Google is working with the social media service Twitter and major news publishers like The Guardian and The New York Times to create a new kind of Web link and article storage system that would load online news articles and digital magazine pieces in a few milliseconds, according to several people involved in the project. That is a fraction of the 5 to 10 seconds it can take to load a typical website.

The project is still in its early stages, and many details are still in flux, according to the people involved, who spoke on the condition of anonymity because the partners had not yet made an announcement.

The goal is to develop a universal standard for publishers - one that could be used to load articles more quickly wherever they appear. But accomplishing that while retaining the look and feel of those pages has proved difficult.

The effort is also an attempt to protect the Web from the onslaught of mobile applications and steer publishers away from the closed, proprietary systems that are being built by companies like Facebook, Apple and Snapchat.

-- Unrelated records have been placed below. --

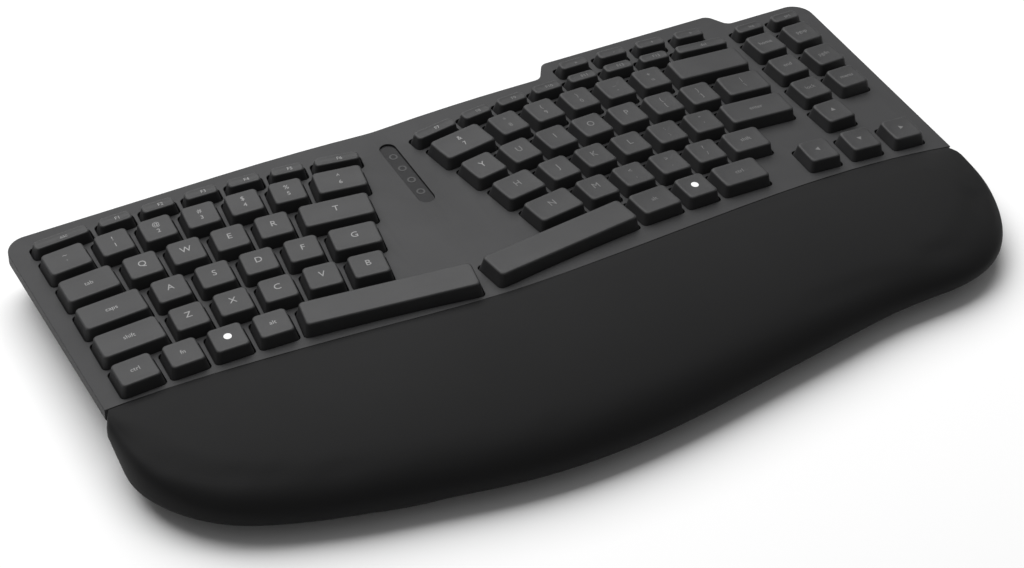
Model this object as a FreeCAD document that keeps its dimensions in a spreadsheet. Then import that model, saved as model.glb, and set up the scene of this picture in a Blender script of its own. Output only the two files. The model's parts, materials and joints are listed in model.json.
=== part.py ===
import FreeCAD, Part
import math
import os

from FreeCAD import Placement, Rotation, Vector

# A one-piece ergonomic tenkeyless keyboard: a crowned deck that falls to both sides from its middle, two
# splayed fields of low key caps with a bare panel between them, and a padded palm rest along the front.
# The origin is under the middle of the whole keyboard, on the desk; X runs to the right, Y to the rear.

doc = FreeCAD.newDocument("Keyboard")
sheet = doc.addObject("Spreadsheet::Sheet", "Sizes")

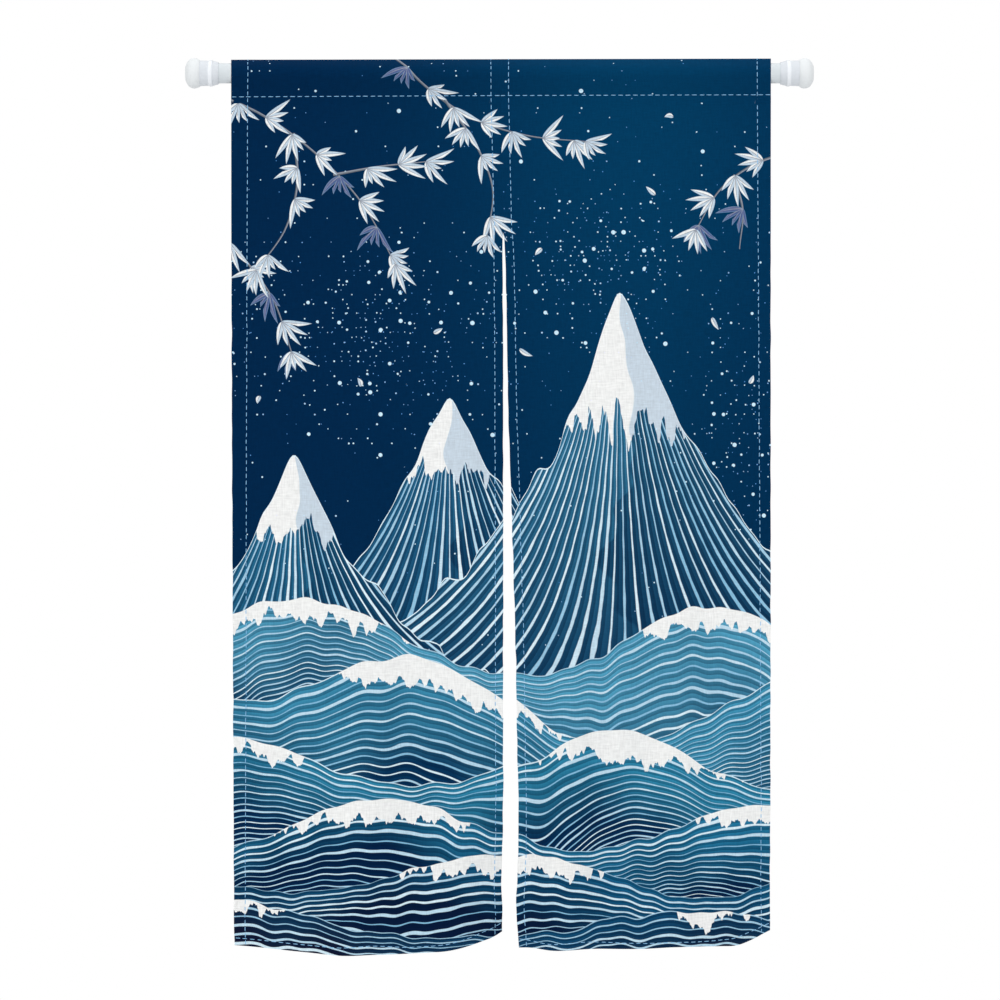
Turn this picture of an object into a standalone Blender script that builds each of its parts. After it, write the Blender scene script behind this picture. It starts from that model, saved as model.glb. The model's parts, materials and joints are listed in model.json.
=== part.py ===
"""A door curtain in two panels, hung from a white rod through a sewn pocket.

X runs along the rod, Z is up and the front of the cloth faces -Y. The origin is
the middle of the rod's axis. All sizes are in metres.
"""

import math
from collections import namedtuple

import bmesh
import bpy
import numpy as np

# Cloth
PANEL_WIDTH = 0.430
CLOTH_THICK = 0.0012
HEM_THICK = 0.0010  # what the turned-in hem adds to the back
CREASE_TOP = 0.0214  # middle of the cloth at the pocket's pressed crease, above the axis
CREASE_TILT = 0.0022  # how much higher that stands for each metre to the right
DRAWN_IN = 0.17  # how much narrower the cloth gets for each metre that it stands forward
POCKET_STITCH = 0.036  # the pocket's stitch line, below the axis
SLIT_TOP = 0.253  # the panels are sewn together down to here, below the axis
HEM_LOW = 1.399  # the lowest stretch of the bottom hem, below the axis
OUTER_HEM = 0.022
INNER_HEM = 0.013
BOTTOM_HEM = 0.0125
SEAM_GAP = 0.00035

# Rod
ROD_LENGTH = 1.000  # between the faces of its two end pads
TUBE_RADIUS = 0.0160
TUBE_WALL = 0.0008
SEAT_GAP = 0.00035  # between pieces that touch on the real thing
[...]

"Google and Twitter are rightly fearful that publishers are going to start doing something specific for Facebook and they will become an afterthought," said Danny Sullivan, founding editor of Search Engine Land, an industry publication that closely tracks Google and the search industry.

The move is one of several Google initiatives meant to increase its influence with publishers. The company is also exploring ways to use its search engine to increase traffic to high-quality publisher content.

According to the people involved in the project, publishers would have to slightly alter their articles' Web coding and make it available to be copied, or cached, so that it could be quickly loaded on Web browsers, Twitter or other services, even those that don't participate. But articles would look and behave like anything else on the Web - complete with banner ads, photos and links to other articles.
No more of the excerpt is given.